On Crime & Security
The business community, both big and small, is targeted by criminals and terrorists.
The business community is a target due to the billions of dollars transacted and the open interaction with the public. From pick pocketing to check fraud and from robbery to terrorism, business people and their customers are especially at risk.
But law enforcement and security professionals tell me that many of these crimes are preventable. You can prevent most crimes by taking simple security precautions and by becoming knowledgeable about the threats to your business and area.
The greatest threat today is still terrorism. Osama bin Laden publicly stated that he wanted to attack the economic power of the United States and the West. He hoped that the horrific attack on the World Trade Center would disrupt business, and it did initially, but we then saw the market jump right back.
As FBI director Robert S. Mueller, III noted in his speech before the Council on Foreign Relations in New York on September 28th, the terrorist threats have changed since 9/11, but they have not diminished.

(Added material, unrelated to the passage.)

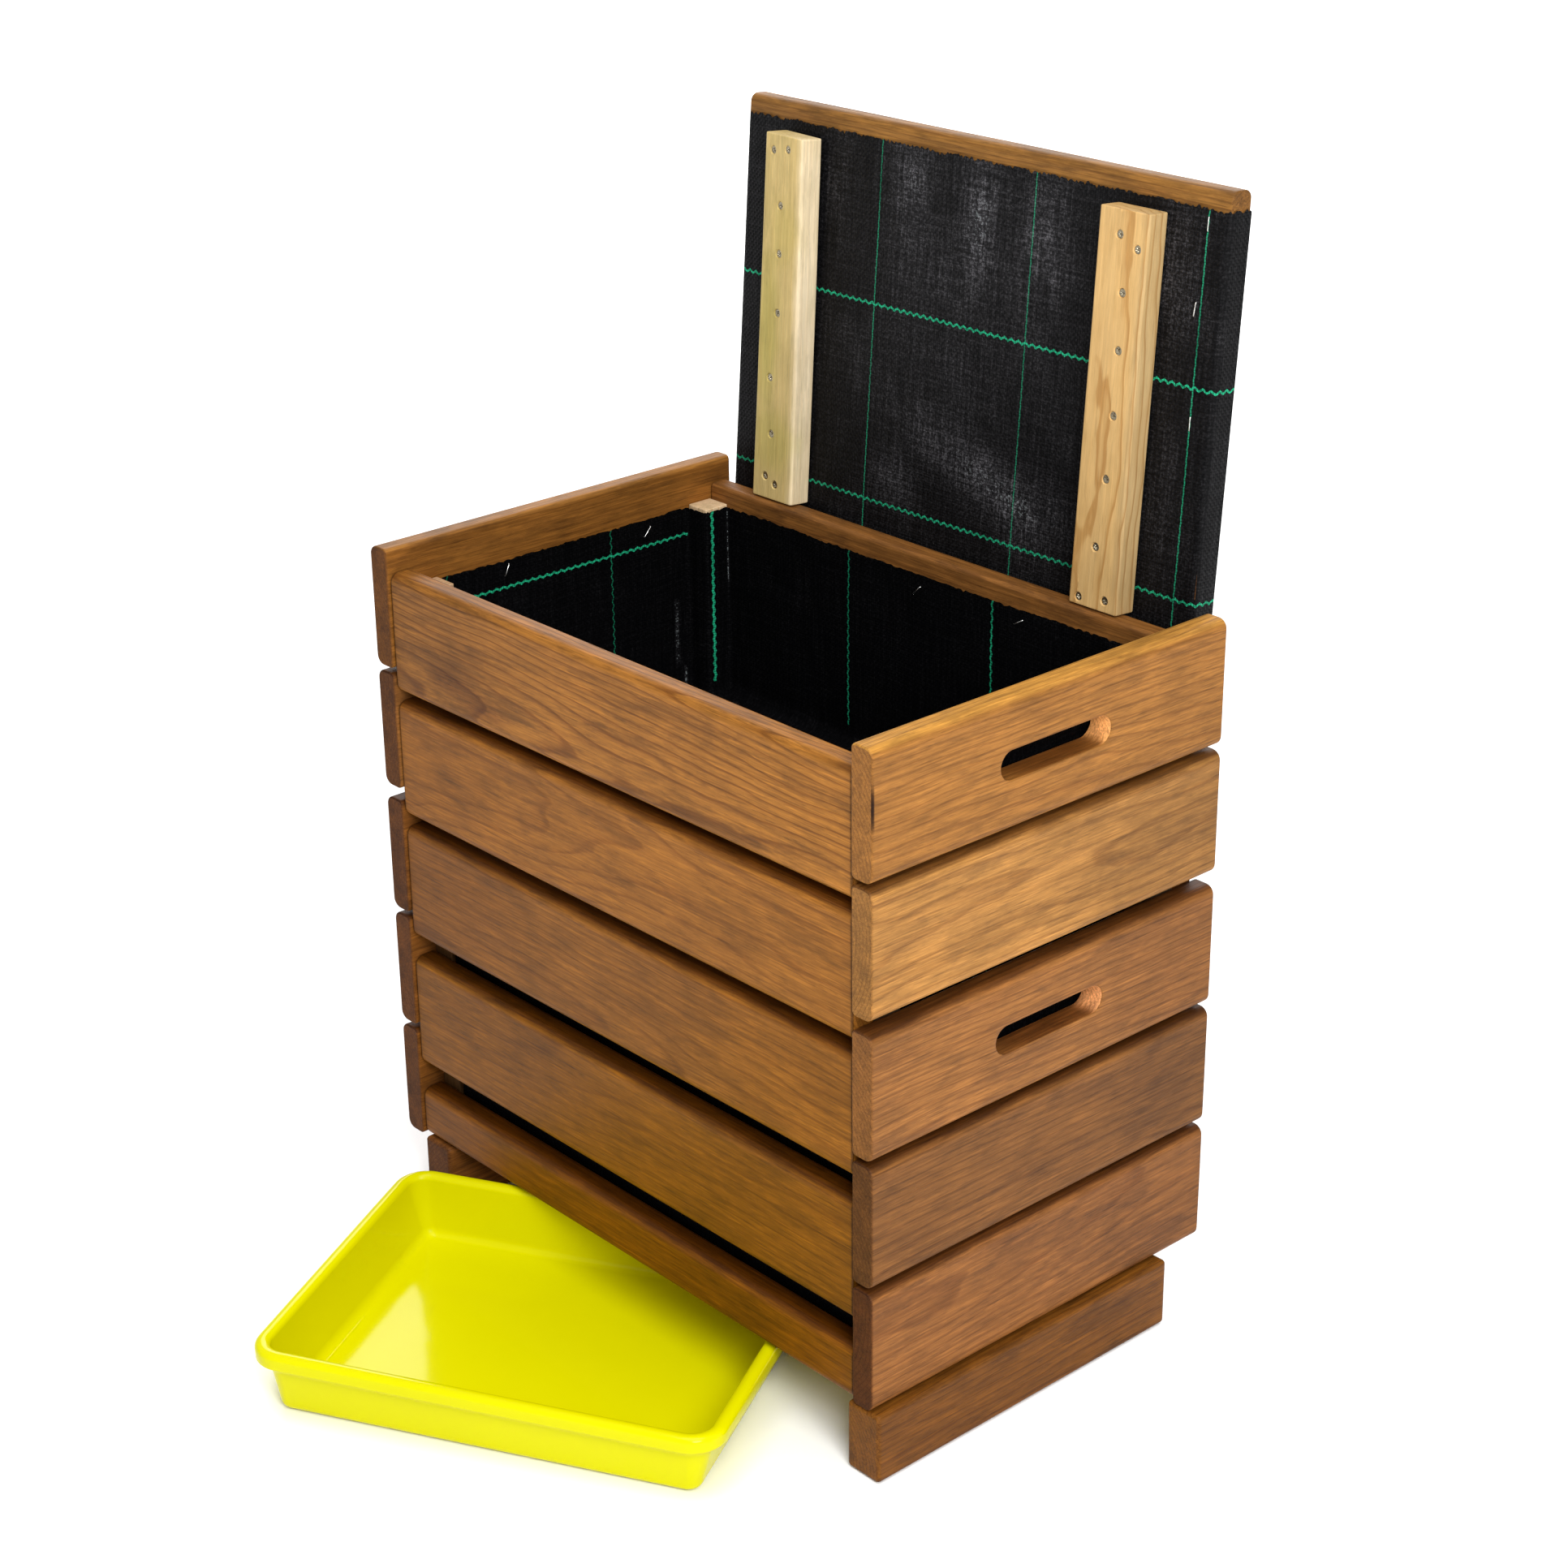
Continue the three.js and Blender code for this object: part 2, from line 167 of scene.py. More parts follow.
def timber(name, early, late, stain, ring=3.4, wander=2.6, coarse=1.0):
    """Sawn and planed pine. The attribute grain gives millimetres along the board and from
    the pith; look gives blotches, the strength of the rings and how far the ends are
    darkened; tint multiplies the colour, with painted light and shade as well as each
    piece's own tone. Ring is the width of a growth ring and wander how far the rings sway,
    in millimetres, and coarse is the strength of flecks and fibres."""
    material, tree = surface(name, early)
    early, late, stain, end_stain = map(linear, (early, late, stain, "5a2a0e"))
    grain, look, tint = (
        add(tree, "Attribute", out="Vector", attribute_name=key)
        for key in ("grain", "look", "tint")
    )
    blotches, strength, end = add(tree, "SeparateXYZ", (look,), ALL)
    # Growth rings: distance from the pith, bent by slow and quick waves along the board
    bent = grain
    sways = [((0.0026, 0.008, 0.008), 2.0, 0.5), ((0.014, 0.05, 0.05), 2.0, 0.5)]
    for wave, reach in zip(patterns(tree, grain, sways, 1), (22.0, wander)):
        inputs = (wave, (reach, reach, reach), bent)
        bent = add(tree, "VectorMath", inputs, operation="MULTIPLY_ADD")
    along, up, out = add(tree, "SeparateXYZ", (bent,), ALL)
    away = add(tree, "Math", (up, up), operation="MULTIPLY")
    away = add(tree, "Math", (out, out, away), operation="MULTIPLY_ADD")
    away = add(tree, "Math", (away,), operation="SQRT")
    radius = add(tree, "Math", (along, 0.012, away), operation="MULTIPLY_ADD")
    rings = add(tree, "Math", (radius, ring), operation="DIVIDE")
    rings = add(tree, "Math", (rings,), operation="FRACT")
    late_wood = add(tree, "ValToRGB", (rings,))
    elements = late_wood.node.color_ramp.elements
    for _ in RING_STOPS[2:]:
        elements.new(0.5)
    for element, (position, grey) in zip(elements, RING_STOPS):
        element.position = position
        element.color = (grey, grey, grey, 1.0)
    fibres, hairlines, flecks, dashes, patches, mottle, broad = patterns(
        tree,
        grain,
        [
            ((0.016, 0.9, 0.9), 3.0, 0.65),
            ((0.006, 0.45, 0.45), 4.0, 0.65, (0.52, 0.62, 0.0, 0.35 * coarse)),
            ((0.035, 0.6, 0.6), 3.0, 0.6, (0.48, 0.62, 0.0, 1.0)),
            ((0.04, 0.7, 0.7), 3.0, 0.6, (0.57, 0.66, 0.0, 1.0)),
            # Stain that took unevenly
            ((0.006, 0.026, 0.026), 6.0, 0.7, (0.5, 0.58, 0.0, 1.0)),
            ((0.03, 0.12, 0.12), 4.0, 0.7, (0.4, 0.7, 0.0, 0.34)),
            ((0.016, 0.05, 0.05), 5.0, 0.62),
        ],
    )
    rings_share = add(tree, "Math", (late_wood, strength), operation="MULTIPLY")
    inputs = (patches, blotches, mottle)
    stained_share = add(tree, "Math", inputs, operation="MULTIPLY_ADD", use_clamp=True)
    colour = early
    for share, over in ((rings_share, late), (hairlines, late), (stained_share, stain)):
        colour = add(tree, "Mix", {0: share, 6: colour, 7: over}, **COLOURS)
    light = 1.0
    for pattern, gain, drop in (
        (fibres, 1.0, 0.5),
        (flecks, 0.22, 0.08),
        (dashes, -0.26, 0.0),
        (broad, 0.9, 0.45),
    ):
        inputs = (pattern, gain * coarse, 1.0 - drop * coarse)
        tone = add(tree, "Math", inputs, operation="MULTIPLY_ADD")
        light = add(tree, "Math", (light, tone), operation="MULTIPLY")
    tint = add(tree, "VectorMath", {0: tint, "Scale": light}, operation="SCALE")
    colour = add(tree, "Mix", {0: 1.0, 6: colour, 7: tint}, **COLOURS, blend_type="MULTIPLY")
    inputs = {0: 1.0, 6: colour, 7: end_stain}
    darker = add(tree, "Mix", inputs, **COLOURS, blend_type="MULTIPLY")
    colour = add(tree, "Mix", {0: end, 6: colour, 7: darker}, **COLOURS)
    height = add(tree, "Math", (late_wood, 0.3), operation="MULTIPLY")
    height = add(tree, "Math", (fibres, 0.7, height), operation="MULTIPLY_ADD")
    height = add(tree, "Math", (dashes, -0.4, height), operation="MULTIPLY_ADD")
    rough = add(tree, "Math", (end, 0.3, 0.4), operation="MULTIPLY_ADD")
    rough = add(tree, "Math", (fibres, 0.2, rough), operation="MULTIPLY_ADD")
    looks = {"Base Color": colour, "Roughness": rough, "Specular IOR Level": 0.13}
    finished(tree, looks, (height, 0.35, 0.4))
    return material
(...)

Mueller said we now face a three-tiered threat from al Qaeda. At the top is the traditional al Qaeda organization. As a result of al Qaeda finding new sanctuaries in the underground spaces, tribal areas and frontier provinces of Pakistan, they are regenerating their capability to attack us.
"From al Qaeda's perspective, the destruction of their camps in Afghanistan, the freezing of their finances and the elimination of many of their top leaders were setbacks, but not death blows," Mueller told the council.

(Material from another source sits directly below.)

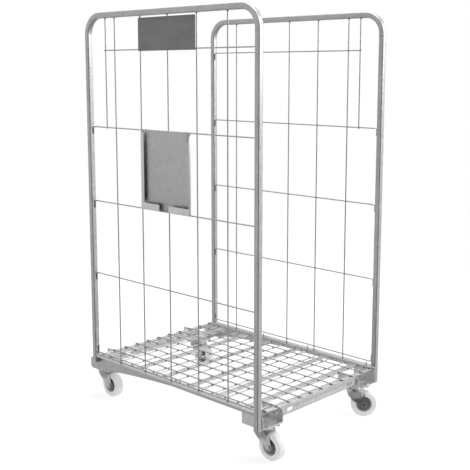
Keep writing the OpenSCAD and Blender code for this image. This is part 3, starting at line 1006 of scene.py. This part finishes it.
def corner_places():
    """Place of each caster's own axes: swivel axis up, wheel trailing towards -Y."""
    places = {}
    for corner in CORNERS:
        king = joint_place(corner + "_swivel")
        axle = JOINTS[corner + "_roll"]["axis"]
        turn = math.atan2(axle[1], axle[0])
        fixed = moved(king[0], king[1], 0)
        places[corner] = (fixed, fixed @ Matrix.Rotation(turn, 4, "Z"))
    return places


PLACES = corner_places()
AXLE_Z = joint_place("front_left_roll").z
TRAIL = joint_place("front_left_swivel").y - joint_place("front_left_roll").y
CROWN_TOP = cad("front_left_fork")[1].z - 8 * MM
FORK_R = 39 * MM
LEG_X = 22.3 * MM
PLATE_T = 3.5 * MM
KING_HOLE = 6.1 * MM
BALL_RING = 24 * MM


def mounting_hardware():
    bolts, nuts = bmesh.new(), bmesh.new()
    tip, top = cad("mounting_bolts")
    head_z, nut_z = top.z - BOLT_HEAD, cad("mounting_nuts")[0].z
    for index, corner in enumerate(CORNERS):
        for k, (sx, sy) in enumerate(((-1, -1), (1, -1), (-1, 1), (1, 1))):
            place = PLACES[corner][0] @ moved(sx * BOLT_DX, sy * BOLT_DY, 0)
            turned = place @ Matrix.Rotation(0.37 * index + 0.9 * k, 4, "Z")
            hex_form(bolts, turned @ moved(0, 0, head_z), BOLT_HEX, BOLT_HEAD)
            shank(bolts, place, BOLT_R, tip.z, head_z + MM, nut_z)
            hex_form(nuts, turned @ moved(0, 0, nut_z), BOLT_HEX, BOLT_NUT, BOLT_HOLE)
    form("mounting_bolts", bolts, BRIGHT_ZINC, smooth_angle=30)
    form("mounting_nuts", nuts, BRIGHT_ZINC, smooth_angle=30)


def caster_plate(corner):
    """Top plate with the pressed cup under it."""
    node = corner + "_plate"
    fixed = PLACES[corner][0]
    low, high = cad(node)
    holes = [circle_points(4.5 * MM, 24, (sx * BOLT_DX, sy * BOLT_DY)) for sx in (-1, 1) for sy in (-1, 1)]
    holes.append(circle_points(KING_HOLE, 32))
    outline = rounded_rect(high.x - low.x, high.y - low.y, 8 * MM, 8)
    top = plate(node, outline, holes, PLATE_T, fixed @ moved(0, 0, high.z - PLATE_T / 2), 0.6 * MM)
    bm = bmesh.new()
    rim_z, seat_z = low.z, high.z - PLATE_T + 0.5 * MM
    cup_in, cup_out = mm(18, 31)
    cup = [(cup_in, seat_z), (cup_in, rim_z, 1.2 * MM), (cup_out, rim_z, 2.2 * MM), (cup_out, seat_z)]
    lathe(bm, rounded_outline(cup, 0), fixed, 72)
    parts = [top, add_object("cup", to_mesh("cup", bm))]
    coat(CASTER_ZINC, *parts)
    joined_form(node, parts)


def ease(t):
    t = min(1.0, max(0.0, t))
    return t * t * (3 - 2 * t)


def fork_leg(bm, place, side):
    """One pressed leg: round under the crown, flat at the axle, its edges turned in."""
    top = CROWN_TOP + 2 * MM
    boss, root, narrowest, wall = mm(13, 34, 19.6, 2.6)
    rows, columns = 30, 22
    grid = {0: [], 1: []}
    for i in range(rows + 9):
        if i < rows:
            t = i / (rows - 1)
            z = top + (AXLE_Z - top) * t
            front = -(root + (TRAIL + boss - root) * ease(t * 0.9 + 0.1 * t * t))
            rear = -(TRAIL - boss) + (root + TRAIL - boss) * max(0.0, math.cos(t * math.pi / 2)) ** 0.7
        else:
            a = (i - rows + 1) / 9 * math.pi / 2 * 0.985
            t = 1.0
            z = AXLE_Z - boss * math.sin(a)
            front, rear = -TRAIL - boss * math.cos(a), -TRAIL + boss * math.cos(a)
        flat = ease(t * 1.5)
        for layer in (0, 1):
            row = []
            for j in range(columns):
                s = 2 * j / (columns - 1) - 1
                y = (front + rear) / 2 + (rear - front) / 2 * s
                radius = FORK_R + 0.2 * MM - layer * wall
                round_x = math.sqrt(max(radius * radius - y * y, narrowest ** 2))
                edge = max(0.0, abs(s) - 0.72) / 0.28
                flat_x = LEG_X - layer * wall - 0.5 * MM * edge * edge
                dish = -1.1 * MM * ease((0.62 - abs(s)) / 0.25) * ease((t - 0.25) * 3) * ease((0.86 - t) * 6)
                x = round_x * (1 - flat) + flat_x * flat + dish
                row.append(bm.verts.new(place @ Vector((side * x, y, z))))
            grid[layer].append(row)
    outer, inner = grid[0], grid[1]
    for layer in (outer, inner):
        for a, b in zip(layer, layer[1:]):
            for j in range(columns - 1):
                bm.faces.new((a[j], a[j + 1], b[j + 1], b[j]))
    border = [(0, j) for j in range(columns)] + [(i, columns - 1) for i in range(1, len(outer))]
    border += [(len(outer) - 1, j) for j in range(columns - 2, -1, -1)]
    border += [(i, 0) for i in range(len(outer) - 2, 0, -1)]
    for (i0, j0), (i1, j1) in zip(border, border[1:] + border[:1]):
        bm.faces.new((outer[i0][j0], outer[i1][j1], inner[i1][j1], inner[i0][j0]))


def caster_fork(corner):
    """Pressed fork: a dished crown round the balls and two formed legs."""
    place = PLACES[corner][1]
    low_z, rim_z, skirt = CROWN_TOP - 3.4 * MM, CROWN_TOP + 8 * MM, 36 * MM
    bm = bmesh.new()
    dish = [(KING_HOLE, CROWN_TOP, 0), (skirt, CROWN_TOP, 2.5 * MM), (skirt, rim_z, 0.8 * MM),
            (FORK_R, rim_z, 0.8 * MM), (FORK_R, low_z, 4.5 * MM), (KING_HOLE, low_z, 0)]
    lathe(bm, rounded_outline(dish, 0, 6), place, 96)
    for side in (-1, 1):
        fork_leg(bm, place, side)
    form(corner + "_fork", bm, CASTER_ZINC, smooth_angle=42)


def bearing_balls(corner):
    """The ring of sixteen balls between the cup and the fork crown."""
    node = corner + "_balls"
    low, high = cad(node)
    radius = (high.z - low.z) / 2
    bm = bmesh.new()
    for x, y in circle_points(BALL_RING, 16):
        centre = PLACES[corner][1] @ Vector((x, y, low.z + radius))
        bead(bm, centre, [radius] * 3, subdivisions=3, material_index=0)
    form(node, bm, BRIGHT_ZINC)


def axle_place(corner):
    return PLACES[corner][1] @ moved(0, -TRAIL, AXLE_Z) @ ALONG_X


def axle_hardware(corner):
    place = axle_place(corner)
    back = place @ Matrix.Rotation(math.pi, 4, "X")
    leg, tip = mm(22.5, 11)
    bm = bmesh.new()
    hex_form(bm, place @ moved(0, 0, -leg) @ Matrix.Rotation(math.pi, 4, "X"), AXLE_HEX, AXLE_HEAD)
    shank(bm, back, AXLE_R, -leg - tip, leg + MM, -leg)
    form(corner + "_axle_bolt", bm, BRIGHT_ZINC, smooth_angle=30)
    bm = bmesh.new()
    hex_form(bm, place @ moved(0, 0, leg), AXLE_HEX, AXLE_NUT, AXLE_HOLE)
    form(corner + "_axle_nut", bm, BRIGHT_ZINC, smooth_angle=30)


def caster_wheel(corner):
    """Moulded wheel: crowned tread with round shoulders, deep recess and hub on each side."""
    radius = AXLE_Z
    tread, hub, floor = mm(17, 18, 5)
    half = [(7.05 * MM, hub, 0.8 * MM), (14 * MM, hub, 1.2 * MM), (15 * MM, floor, 2.5 * MM),
            (29.5 * MM, floor, 3.5 * MM), (31 * MM, tread, 1.6 * MM), (radius - 1.6 * MM, tread, 6 * MM),
            (radius, 3 * MM, 18 * MM)]
    outline = half + [(r, -h, rr) for r, h, rr in reversed(half)]
    bm = bmesh.new()
    lathe(bm, rounded_outline(outline, 0, 5), axle_place(corner), 120)
    form(corner + "_wheel", bm, NYLON, smooth_angle=50)


def keep_cad_node(node, material):
    """A CAD node whose own shape is right gets the detailed material."""
    obj = frame["nodes"][node]
    obj.data.materials.clear()
    coat(material, obj)


# ---------------- build

for side in ("left", "right"):
    side_frame(side)
    cross_wires(side)
    upright_wires(side)
    side_rail(side)
sign_plate()
document_holder()
for end in ("front", "rear"):
    cross_member(end)
for corner in CORNERS:
    bracket(corner)
    caster_plate(corner)
    caster_fork(corner)
    axle_hardware(corner)
    caster_wheel(corner)
    bearing_balls(corner)
    keep_cad_node(corner + "_bush", BUSH_STEEL)
keep_cad_node("caster_kingpins", BRIGHT_ZINC)
mounting_hardware()
small_plates("rear_post_feet", [(side * TUBE_X, POST_Y) for side in (-1, 1)], TUBE, TUBE, 2.5 * MM)
REST_X = (cad("deck_rests")[0].x + cad("deck_rests")[1].x) / 2
small_plates("deck_rests", [(REST_X, y) for y in mm(-375, -75, 75, 375)], *mm(20, 28, 3))
hinge_rod()
hinge_lugs()
deck_wires()
deck_strips()
deck_hinge_eyes()
deck_hooks()


# ---------------- camera and light

def make_camera():
    yaw, pitch = math.radians(45.975), math.radians(8.756)
    data = bpy.data.cameras.new("camera")
    data.lens = 67.7
    data.sensor_width = 36
    data.shift_y = -0.06
    camera = add_object("camera", data)
    camera.location = Vector((-2.5121, -2.4405, 1.3769)) + SHIFT
    camera.rotation_euler = (math.pi / 2 - pitch, 0, -yaw)
    bpy.context.scene.camera = camera


def area_light(name, place, target, size, power):
    data = bpy.data.lights.new(name, "AREA")
    data.shape = "RECTANGLE"
    data.size, data.size_y = size
    data.energy = power
    light = add_object(name, data)
    light.location = place
    aim = Vector(target) - Vector(place)
    light.rotation_euler = aim.to_track_quat("-Z", "Y").to_euler()


# studio walls: a direction and how the light changes from there (from, to, first, last)
STUDIO = [((1, -0.10, 0.12), (-0.85, 0.85, 0.80, 1.06)),
          ((-0.70, -0.68, -0.10), (0.66, 0.93, 1.0, 0.14)),
          ((0, 0, 1), (-0.80, -0.20, 0.50, 1.0))]


def make_world():
    """White behind the object; brighter studio light from the front right than from the left."""
    world = bpy.data.worlds.new("studio")
    bpy.context.scene.world = world
    world.use_nodes = True
    world.node_tree.nodes.clear()
    studio = Nodes(world.node_tree)
    where = studio.node("TexCoord").outputs["Generated"]
    strength = None
    for direction, limits in STUDIO:
        dot = studio.node("VectorMath")
        dot.operation = "DOT_PRODUCT"
        studio.feed(dot.inputs[0], where)
        dot.inputs[1].default_value = Vector(direction).normalized()
        ramp = studio.spread(dot.outputs["Value"], *limits, interpolation="SMOOTHSTEP")
        strength = ramp if strength is None else studio.multiply(strength, ramp)
    light = studio.node("Background", Strength=strength)
    backdrop = studio.node("Background", Strength=1.0, Color=(1, 1, 1, 1))
    rays = studio.node("LightPath").outputs["Is Camera Ray"]
    mix = studio.node("MixShader")
    for socket, value in zip(mix.inputs, (rays, light.outputs[0], backdrop.outputs[0])):
        studio.feed(socket, value)
    studio.node("OutputWorld", Surface=mix.outputs[0])


def make_floor():
    """Round pale floor that fades into the white backdrop."""
    bm = bmesh.new()
    bmesh.ops.create_circle(bm, cap_ends=True, segments=96, radius=3.0)
    floor = add_object("floor", to_mesh("floor", bm))
    shader = Shader("floor_paper", Roughness=0.9, Specular_IOR_Level=0.1, Emission_Color=(1, 1, 1, 1),
                    Emission_Strength=0.76)
    where = shader.coordinates(False)
    paper = shader.noise(where, EVEN, 30, detail=3)
    shader.put("Base Color", shader.mix(paper, grey(0.30), grey(0.33)))
    floor.visible_glossy = False
    coat(shader.material, floor)


make_camera()
make_world()
make_floor()
area_light("key", (2.4, -3.0, 2.6), (0, 0, 0.8), (2.2, 2.2), 60)
area_light("top", (0.4, -0.2, 4.2), (0, 0, 0), (2.6, 2.6), 70)
bpy.context.scene.view_settings.view_transform = "Standard"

The middle layer consists of small groups with some ties to terrorist groups. These "al Qaeda franchises" are a hybrid of homegrown radicals and more sophisticated plotters, such as the groups recently arrested in Denmark and Germany.
The third layer of the threat comes from self-radicalized, homegrown extremists. They have no formal affiliation with al Qaeda, Mueller explained, but they are inspired by its message of violence via the Internet.
"We are seeking terrorist leaders in foreign bases and lone actors in suburban basements, and also small but sophisticated groups who want to carry out terrorist attacks," Mueller said.
And you can help. Remember that it was a conscientious retail clerk who tipped the FBI to a plot to attack Fort Dix and an alert customs officer thwarted a plot to bomb Los Angeles Airport. She confronted an overly anxious man and he ran, was caught, and they found bomb material in his rental car.
Also, the biggest planned terrorist attack since 9/11 -- the attempted bombing of nine U.S. bound commercial aircraft - was thwarted when a British citizen tipped authorities to a suspicious acquaintance.
As small business people, you can help fight terrorism by becoming more observant and reporting suspicious persons and activities to the FBI and the local police.
The fear of crime and terrorism has kept many would-be-customers at home. But most crimes and acts of terrorism can be prevented with security awareness and alertness.